--- Start INPUT ---

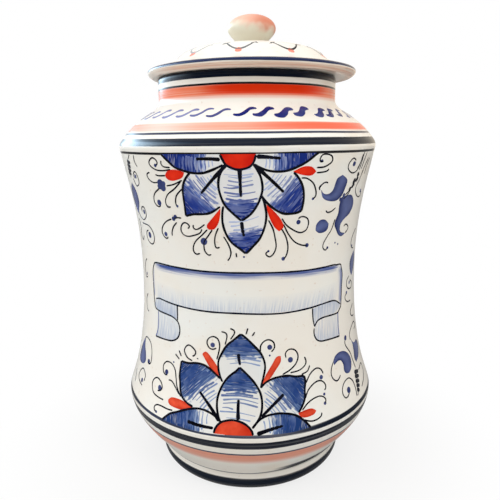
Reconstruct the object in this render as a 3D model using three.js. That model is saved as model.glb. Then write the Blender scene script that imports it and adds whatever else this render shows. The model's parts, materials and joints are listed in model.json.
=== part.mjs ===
// A lidded pharmacy jar (albarello) in tin-glazed earthenware, in millimetres, +Z up.
// The origin is the centre of the ring that the jar stands on. The painted front faces -Y.
// The jar is a thrown hollow body on a foot ring. Its loose lid is a domed cover with a
// locating flange under it, which drops into the mouth, and a ball knob luted on top.

import * as THREE from "three";

// Foot ring
const footRadius = 65.5;
const footHeight = 13;
const footWall = 8.7;
const heelFlare = 0.5;         // how far the heel stands out past the ring's top
const heelHeight = 6;
const heelTuck = 4.4;          // how far the heel rolls in at the table

// Body outline: radii, and the heights where they lie
const baseRadius = 66.4;       // where the body turns out over the foot
const baseRound = 1.5;
const bulgeRadius = 88;
const bulgeHeight = 52;
const waistRadius = 74.6;
const waistHeight = 138;
const shoulderRadius = 85.2;
const shoulderHeight = 219.5;
const shoulderRound = 4.7;
const neckRadius = 58.5;
const neckHeight = 249.2;      // where the shoulder has run out into the straight neck
const mouthHeight = 263;

// Thrown walls
const bodyWall = 6;
const neckWall = 5.2;
const floorThickness = 7;
const floorInset = 1.4;        // how far inside the base the flat floor ends
const edgeRound = 1.2;         // softened edges of the rims and rings

// Lid
const seatGap = 0.3;           // the glazed lid and the glazed rim never quite touch
const lidPlay = 3.5;           // how far the flange can slide in the mouth, to each side
const seatOverhang = 0.5;      // how far the flat seat runs past the neck, with the lid pushed across
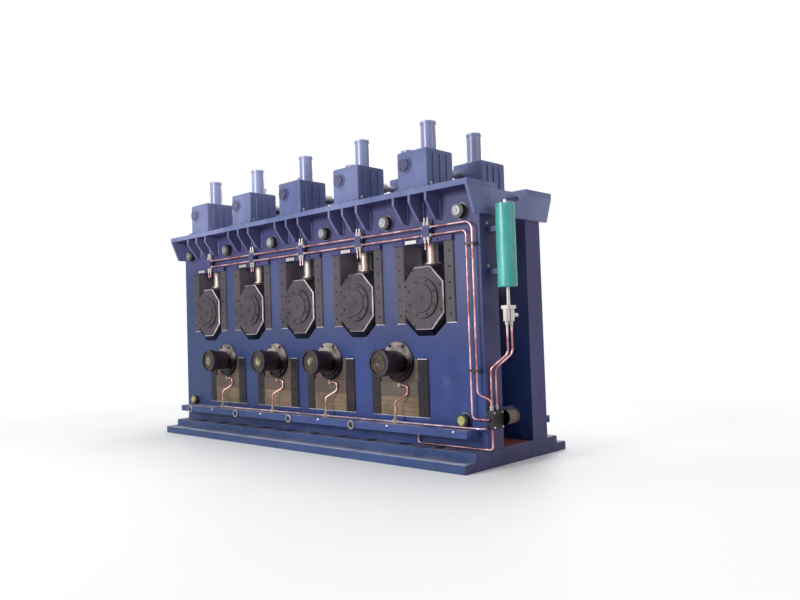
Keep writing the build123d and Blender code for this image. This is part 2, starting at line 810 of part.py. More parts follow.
def ledge_lines():
    """The pipe along the ledge, a curl from it to every lower chock, and the pipe at the foot."""
    y = -outer_y - ledge_pipe_reach
    z = ledge_top + ledge_pipe_rise
    port_x = half_length + pump_inset
    half = ledge_block_size / 2
    start_x = lower_x[0] + ledge_block_shift - ledge_block_size
    along = [(start_x, y, z), (port_x, y, z), (port_x, pump_front, z)]
    bore = pipe(along, [line_bend_radius], pipe_radius + pipe_seat)
    pipes = [pipe(along, [line_bend_radius])]
    fittings = []
    block_top = ledge_top + ledge_block_size
    tip = block_top + fitting_height
    nipple_z = lower_roll_z - nipple_drop
    face_y = -outer_y - chock_step
    for x in lower_x:
        place = x + ledge_block_shift
        body = block(place - half, place + half, y - half, y + half, ledge_top, block_top) - bore
        fittings.append(body + tube_nut(place, y, block_top, 1))
        curl_y = face_y - fitting_nut_radius
        elbow_x = place + fitting_nut_radius
        fittings.append(block(place - fitting_nut_radius, elbow_x, face_y, face_y - 2 * fitting_nut_radius,
                              nipple_z - fitting_nut_radius, nipple_z + fitting_nut_radius))
        turn_x = place + curl_reach
        turn_z = nipple_z - curl_height
        curl = [(elbow_x, curl_y, nipple_z), (turn_x, curl_y, nipple_z), (turn_x, curl_y, turn_z),
                (place, y, turn_z - curl_slant), (place, y, tip)]
        pipes.append(pipe(curl, [curl_bend_radius, curl_bend_radius, curl_bend_radius]))
    foot_y = -outer_y - foot_pipe_standoff
    foot_z = plinth_top + foot_pipe_rise
    foot_x = half_length + pump_depth / 2
    end_x = half_length - foot_pipe_end_inset
    outlet_y = pump_front + foot_pipe_standoff
    foot = [(foot_x, outlet_y, ledge_top), (foot_x, outlet_y, foot_z), (foot_x, foot_y, foot_z),
            (end_x, foot_y, foot_z), (end_x, foot_y, ledge_top - ledge_thickness)]
    pipes.append(pipe(foot, [foot_bend_radius, foot_bend_radius, foot_bend_radius]))
    write("ledge_lines", pipes)
    return fittings


def pump_nut_places():
    """Tube nuts on the pump's top: the high line's first, then the two from the distributor."""
    x = half_length + pump_depth / 2
    first = pump_front + pump_nut_radius + edge_break
    return [(x + edge_break, first), (half_length + pump_inset, first + 2 * pump_nut_radius + edge_break),
            (x, pump_front + pump_width - 3 * pump_nut_radius)]


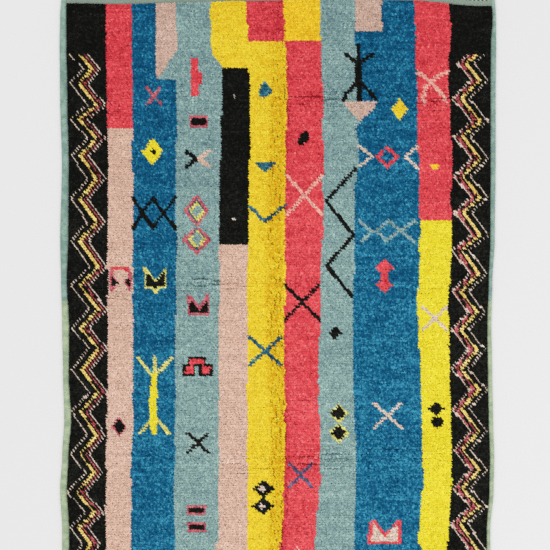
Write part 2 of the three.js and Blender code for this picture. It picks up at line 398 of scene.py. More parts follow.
SHAPES = [
    # black crowns, each in a rim of another yarn
    Shape("primrose", [
        (-462, 958), (-453, 963), (-421, 1002), (-391, 965), (-383, 959), (-382, 1032), (-405, 1032),
        (-421, 1054), (-436, 1032), (-462, 1032),
    ]),
    Shape("black", [
        (-455, 974), (-421, 1014), (-389, 974), (-388, 1024), (-408, 1024), (-421, 1042), (-434, 1024),
        (-455, 1024),
    ]),
    Shape("rose", [
        (-310, 1052), (-301, 1056), (-272, 1093), (-245, 1052), (-235, 1048), (-233, 1129), (-310, 1129),
    ]),
    Shape("black", [(-302, 1070), (-272, 1110), (-241, 1068), (-241, 1119), (-302, 1119)]),
    # the black notches in the coral gate
    Shape("rose", [(-575, 985), (-544, 1014), (-575, 1044)]),
    Shape("rose", [(-506, 985), (-533, 1012), (-506, 1045)]),
    Shape("black", [(-573, 992), (-550, 1014), (-573, 1030)]),
    Shape("black", [(-508, 993), (-526, 1012), (-508, 1033)]),
    # the coral bar with a bump
    Shape("coral", [
        (-300, 244), (-277, 244), (-277, 290), (-263, 290), (-263, 331), (-275, 333), (-275, 370),
        (-299, 370),
    ]),
    # black bars in coral rims
    box("rose", -305, 440, -239, 482),
    box("black", -297, 448, -246, 473),
    box("rose", -314, 1781, -246, 1813),
    box("black", -308, 1789, -255, 1804),
    box("rose", -312, 1839, -247, 1870),
    box("black", -303, 1848, -255, 1863),
    # the coral arch on its two feet, in a black rim
    Shape("black", [
        (-311, 1266), (-248, 1266), (-247, 1290), (-224, 1294), (-225, 1334), (-270, 1334), (-270, 1302),
        (-285, 1302), (-285, 1334), (-328, 1334), (-326, 1292), (-311, 1292),
    ]),
    Shape("coral", [
        (-303, 1274), (-255, 1274), (-254, 1298), (-232, 1302), (-233, 1325), (-263, 1325), (-263, 1294),
        (-292, 1294), (-292, 1325), (-320, 1325), (-318, 1300), (-303, 1299),
    ]),
    # small filled signs
    Shape("petrol", [
        (-56, 329), (-44, 324), (-32, 331), (-27, 344), (-14, 355), (-25, 364), (-35, 372), (-51, 378),
        (-62, 373), (-65, 361), (-65, 350), (-56, 343),
    ]),
    Shape("petrol", [(-80, 603), (-8, 603), (-44, 635)]),
    Shape("gold", [(522, 607), (561, 607), (543, 630)]),
    Shape("fawn", [(220, 386), (346, 386), (324, 422), (282, 457), (249, 426)]),
    box("coral", 356, 986, 378, 1001),
    Shape("black", [
        (80, 500), (93, 491), (108, 496), (111, 509), (104, 526), (85, 542), (73, 538), (68, 523),
    ]),
    Shape("coral", [
        (320, 1827), (331, 1828), (370, 1877), (413, 1830), (425, 1826), (424, 1866), (427, 1912),
        (307, 1912), (313, 1866),
    ]),
    Shape("cream", [
        (328, 1842), (336, 1844), (370, 1894), (406, 1848), (416, 1842), (415, 1877), (414, 1902),
        (321, 1902), (324, 1873),
    ]),
    # single pale knots in the black block
    box("cream", -155, 368, -147, 377),
    box("cream", -155, 789, -147, 798),
]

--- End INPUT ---

TASK :: Write out the listing's lines exactly, from its first line through the line that contains "import * as", and stop there.

OUTPUT OF THE TASK ::
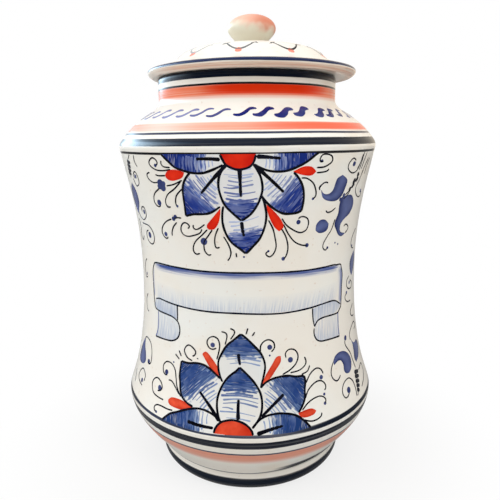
Reconstruct the object in this render as a 3D model using three.js. That model is saved as model.glb. Then write the Blender scene script that imports it and adds whatever else this render shows. The model's parts, materials and joints are listed in model.json.
=== part.mjs ===
// A lidded pharmacy jar (albarello) in tin-glazed earthenware, in millimetres, +Z up.
// The origin is the centre of the ring that the jar stands on. The painted front faces -Y.
// The jar is a thrown hollow body on a foot ring. Its loose lid is a domed cover with a
// locating flange under it, which drops into the mouth, and a ball knob luted on top.

import * as THREE from "three";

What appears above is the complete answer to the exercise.